By Matt Harvey, The Exponent Telegram

CHARLESTON, W.Va. — The West Virginia Association of Museums has publicly opposed a bill that could open up schools, museums and public libraries to criminal prosecution for distributing obscene materials to minors. The association cites language in the bill that it says is too broad.

House Bill 4654 would “remove schools, museums and public libraries from the exemption which protects these types of entities from prosecution for distribution and display to minors of an obscene matter,” according to a note on the bill text.

The bill has passed the House of Delegates and been sent to the state Senate.
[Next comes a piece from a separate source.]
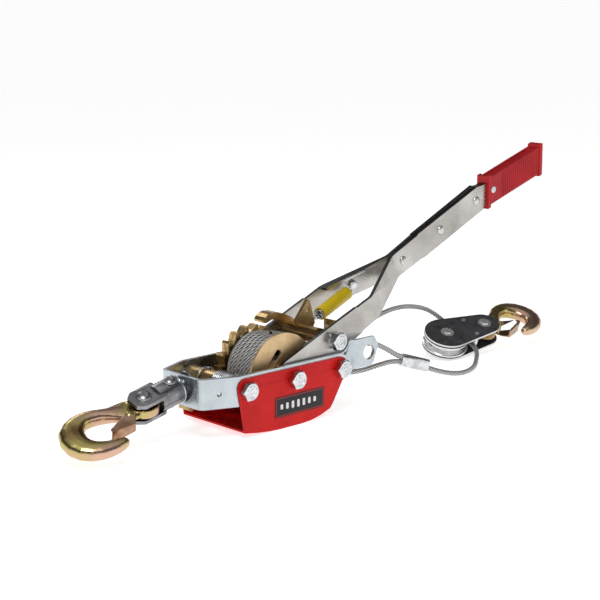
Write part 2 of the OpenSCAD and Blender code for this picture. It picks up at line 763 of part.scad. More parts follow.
// Staked pin with a wide low head and a raised centre.
module block_rivet() {
    translate([0, 0, -cheek_out])
        cylinder(r = 5, h = 2 * cheek_out);
    for (s = [0, 180])
        rotate([s, 0, 0]) {
            translate([0, 0, cheek_out])
                cylinder(r = 7.8, h = 0.9);
            translate([0, 0, cheek_out])
                cylinder(r1 = 4.8, r2 = 3.8, h = 2.2);
        }
}
module sheave_axle() { color(steel) on_block() block_rivet(); }
module block_pin() { color(steel) on_block() translate([block_cc, 0, 0]) block_rivet(); }
module rope_stop(y) {
    translate([32.2, y, -cheek_in])
        cylinder(r = 3.2, h = 2 * cheek_in);
    translate([32.2, y, -cheek_out - 0.8])
        cylinder(r = 2.5, h = 2 * cheek_out + 1.6);
}
module rope_stop_1() { color(zinc) on_block() rope_stop(14); }
module rope_stop_2() { color(zinc) on_block() rope_stop(-14); }
module on_block_hook() {
    on_block()
        translate([block_cc, 0, 0])
            rotate(hook_lie)
                children();
}
module block_hook() { color(chromate) on_block_hook() hook_body(); }
module block_latch() { color(chromate) on_block_hook() latch_body(); }
module block_latch_rivet() { color(chromate) on_block_hook() latch_rivet(); }

// ---------- wire rope ----------
// Route of the free rope: drum, under the pawl bolt, round the sheave, ferrule, eye on the rear spacer.
rope_route = [[2, -8, 86.2], [16.6, -8, 82.6], [38, -8, 72.6], [61, -7.6, 61.8], [80, -5.6, 55], [102, 2.6, 52.4],
              [128, 15, 53.4], [152, 25.4, 55.6], [190, 41.6, 59.6], [223, 51, 63], [246, 55.4, 64.2], [268, 58.6, 63],
              [290, 61.4, 59], [310, 63.6, 52.8], [326, 64.6, 44.6], [336.4, 62, 36.4], [339.6, 53.4, 30],
              [340.4, 43.6, 26.4], [339.4, 33.4, 22.2], [338.4, 22.8, 18], [335.6, 11.6, 13.6], [327.6, 0.6, 9.4],
              [312, -12, 6.2], [295, -24, 4.6], [276, -33, 4.4], [257, -37, 5.4], [240, -35, 8], [225, -28.4, 12.6],
              [213, -22.6, 17.6], [199, -17.4, 22.4], [187, -13.2, 26], [170, -12.4, 28.4], [150, -13.6, 28.4],
              [124, -15.6, 28], [96, -15.8, 30], [76, -15.6, 32.4], [63, -15.6, 34.4], [53.8, -15.6, 38.8],
              [50.6, -15.6, 47], [53.8, -15.6, 55.6], [63, -15.6, 59.4], [78, -15.6, 59.6], [100, -15.4, 58.8],
              [124, -14.8, 57], [146, -13.8, 52], [164, -13, 43.6], [177, -13.4, 36], [188.4, -14.4, 30.8],
              [200, -18.6, 27.4], [210, -22.6, 23.4]];
ring_gap = 1.6;
function mid_point(a, b, c, d, t) =
    0.5 * (2 * b + (c - a) * t + (2 * a - 5 * b + 4 * c - d) * t * t + (3 * b - a - 3 * c + d) * t * t * t);
function route_at(s) =
    let (i = min(floor(s), last(rope_route) - 1), t = s - i)
    mid_point(rope_route[max(i - 1, 0)], rope_route[i], rope_route[i + 1], rope_route[min(i + 2, last(rope_route))], t);
rope_rings = 78;
rope_line = [for (k = [0 : rope_rings - 1]) route_at(k * last(rope_route) / (rope_rings - 1))];
rope_sides = 10;
function line_dir(i) = unit(rope_line[min(i + 1, rope_rings - 1)] - rope_line[max(i - 1, 0)]);
function first_side(d) = unit(cross(d, [0.13, 0.21, 1]));
rope_points = [for (i = [0 : rope_rings - 1])
                  let (d = line_dir(i), a = first_side(d), b = cross(d, a))
                  for (k = [0 : rope_sides - 1])
                      rope_line[i] + rope_r * (a * cos(360 * k / rope_sides) + b * sin(360 * k / rope_sides))];

module rope() {
    color([0.62, 0.63, 0.65])
        polyhedron(rope_points, tube_faces(rope_rings, rope_sides), convexity = 10);
}

// Pressed oval ferrule over both rope strands.
ferrule_a = [186, -13.4, 28.6];
ferrule_b = [216, -24.4, 18.8];
ferrule_len = norm(ferrule_b - ferrule_a);
module ferrule() {
    color(zinc)
        translate(ferrule_a)
            rotate([0, -asin((ferrule_b[2] - ferrule_a[2]) / ferrule_len), atan2(ferrule_b[1] - ferrule_a[1], ferrule_b[0] - ferrule_a[0])])
                rotate([90, 0, 90])
                    linear_extrude(ferrule_len)
                        union() {
                            square([8.4, 5.6], center = true);
                            for (s = [-1, 1])
                                translate([0, s * 2.8])
                                    circle(r = 4.2);
                        }
}

frame();
guard();
label_plate();
front_bolt();
front_nut();
front_spacer();
axle_bolt();
axle_nut();
rear_bolt();
rear_nut();
rear_spacer();
drum();
ratchet_inner();
ratchet_outer();
wound_rope();
holding_pawl();
holding_spring();
handle_arm_near();
handle_arm_far();
handle_rivet_1();
handle_rivet_2();
handle_rivet_3();
grip();
grip_rivet();
drive_pawl();
pawl_bolt();
pawl_nut();
pawl_stop();
tension_spring();
spring_sleeve();
spring_anchor();
clevis_upper();
clevis_lower();
clevis_washer();
clevis_rivet();
hook_pin();
front_hook();
front_latch();
front_latch_rivet();
cheek_top();
cheek_bottom();
sheave();
sheave_axle();
block_pin();
rope_stop_1();
rope_stop_2();
block_hook();
block_latch();
block_latch_rivet();
rope();
ferrule();
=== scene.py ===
"""Come-along winch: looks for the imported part, in metres, in the part's own frame."""

import json
import math

import bmesh
import bpy
from mathutils import Matrix, Vector


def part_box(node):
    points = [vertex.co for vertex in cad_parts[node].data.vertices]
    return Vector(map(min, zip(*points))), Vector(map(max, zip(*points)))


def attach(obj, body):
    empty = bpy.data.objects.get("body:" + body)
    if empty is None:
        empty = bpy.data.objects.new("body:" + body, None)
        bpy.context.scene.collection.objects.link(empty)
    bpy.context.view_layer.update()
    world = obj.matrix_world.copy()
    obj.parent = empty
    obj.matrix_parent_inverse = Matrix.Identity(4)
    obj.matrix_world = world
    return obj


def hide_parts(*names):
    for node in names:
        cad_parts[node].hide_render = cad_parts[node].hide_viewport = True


MM = 0.001
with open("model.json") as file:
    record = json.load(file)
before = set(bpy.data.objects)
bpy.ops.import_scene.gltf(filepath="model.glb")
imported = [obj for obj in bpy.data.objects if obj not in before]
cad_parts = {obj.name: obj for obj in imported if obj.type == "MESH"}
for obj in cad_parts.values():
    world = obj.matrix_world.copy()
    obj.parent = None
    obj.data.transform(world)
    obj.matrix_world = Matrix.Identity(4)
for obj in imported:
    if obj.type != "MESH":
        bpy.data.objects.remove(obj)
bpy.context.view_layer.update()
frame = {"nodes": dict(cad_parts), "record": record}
NODES = frame["nodes"]


# ---------- camera ----------
CAMERA_AT = Vector((-1.0504, -1.1672, 0.4546))
CAMERA_LOOK = Vector((0.67068, 0.71171, -0.20894))
CAMERA_LENS = 97.1
SENSOR_W = 36
CLIP_NEAR, CLIP_FAR = 0.05, 50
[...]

The West Virginia Association of Museums contests part of the definition of obscene matter that’s already on the books for the article (61-8A-1) in state code involving “preparation, distribution or exhibition of obscene matter to minors.”

The Association of Museums considers this section — 61-8A-1(k)(3) — vague and too broad: “‘Obscene matter’ means matters that: … A reasonable person would find, taken as a whole, lacks serious literary, artistic, political or scientific value.”

“WVAM is not opposed to protecting children from potentially harmful materials or ensuring that our museums, libraries and schools are safe spaces,” the association wrote in a Sunday afternoon news release.

“We are opposed to a change in the code that endangers the community of library and museum professionals while doing their jobs in these institutions,” the association wrote.